Un fatto questo che tira in causa un attore statale, ha spiegato Sean Moorhouse, ex ufficiale dell’esercito britannico ed esperto di smaltimento di ordigni esplosivi, e il Mossad ha una certa esperienza in questo tipo di attività, come nel caso delle componenti difettose e caricate con esplosivo arrivate in Iran per sabotare il programma di costruzione di missili balistici. In quel caso Teheran puntò subito il dito contro Israele e la sua celebre intelligence.
Riguardo al tipo di esplosivo usato in Libano, sembra si tratti di RDX o PETN, in grado di causare danni significativi con appena 3-5 grammi.
Per portare a termine un’operazione del genere ci vogliono da sei mesi a due anni di tempo, secondo gli esperti interpellati da AP. Il che lascia pensare che molto probabilmente sia stata pianificata prima del 7 ottobre 2023, giorno dell’attacco di Hamas ad Israele.
Supply chain sempre più insicure?
Patrick Lin, direttore dell’Ethics + Emerging Sciences Group, presso la California Polytechnic State University (Cal Poly), ha spiegato che restano importanti interrogativi su quale sia il punto della filiera in cui i dispositivi sono stati compromessi.

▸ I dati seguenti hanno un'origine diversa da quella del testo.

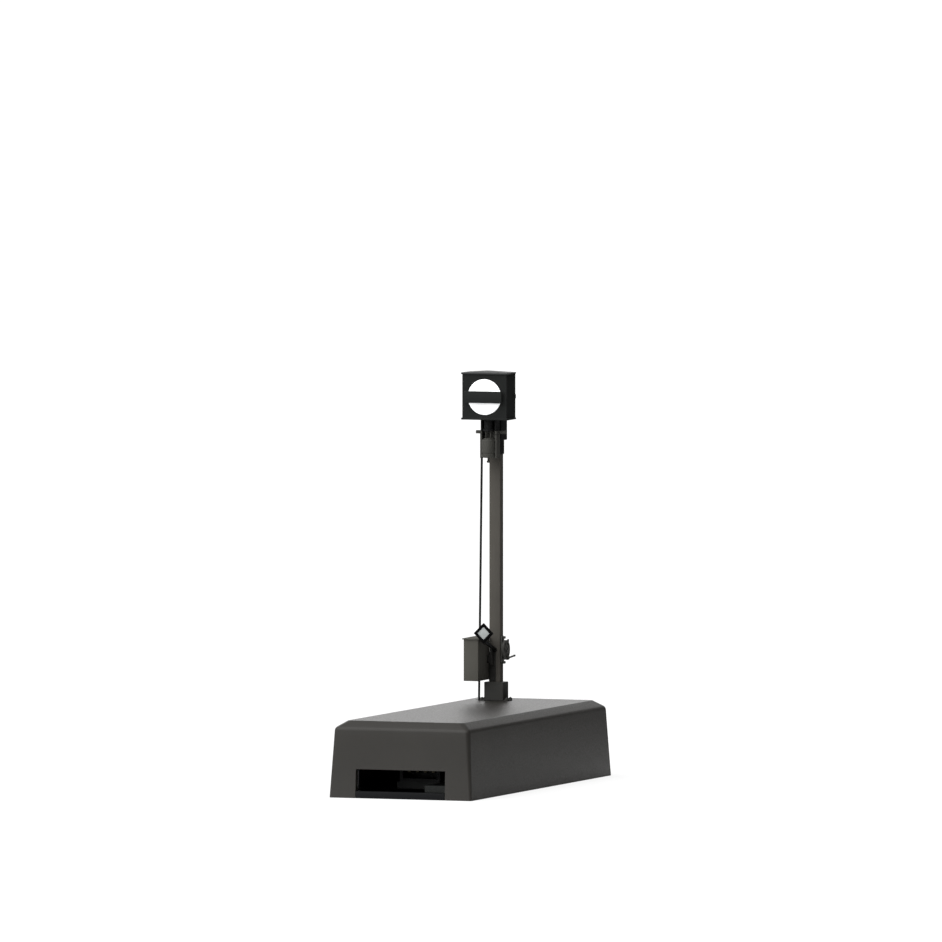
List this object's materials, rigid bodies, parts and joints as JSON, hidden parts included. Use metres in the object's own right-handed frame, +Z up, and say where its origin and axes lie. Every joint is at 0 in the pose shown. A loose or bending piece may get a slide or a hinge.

“È avvenuto durante il processo di produzione, o durante il trasporto, o a livello dell’operatore del sistema, subito prima che i dispositivi venissero distribuiti agli utilizzatori finali?“, si chiede Lin.
“Molte aziende potrebbero non essere state attrezzate a gestire tali minacce“, ha affermato, aggiungendo che le esplosioni in Libano porteranno a un significativo incremento degli sforzi di sicurezza all’interno delle organizzazioni.
L’interrogativo è se le aziende di settore abbiano mai davvero pensato a una situazione così grave, cioè con le supply chain di prodotti elettronici al centro di un’azione di sabotaggio tesa a trasformarli in piccole bombe portatili da far saltare a comando.
Probabilmente no. Sicuramente molti di noi, dopo questi fatti, guarderanno al proprio smartphone, pc, tablet, la propria automobile e ad altri gadget elettronici, con un pizzico di timore in più. Quanto sono sicuri i dispositivi che indossiamo e di cui ci circondiamo ogni giorno?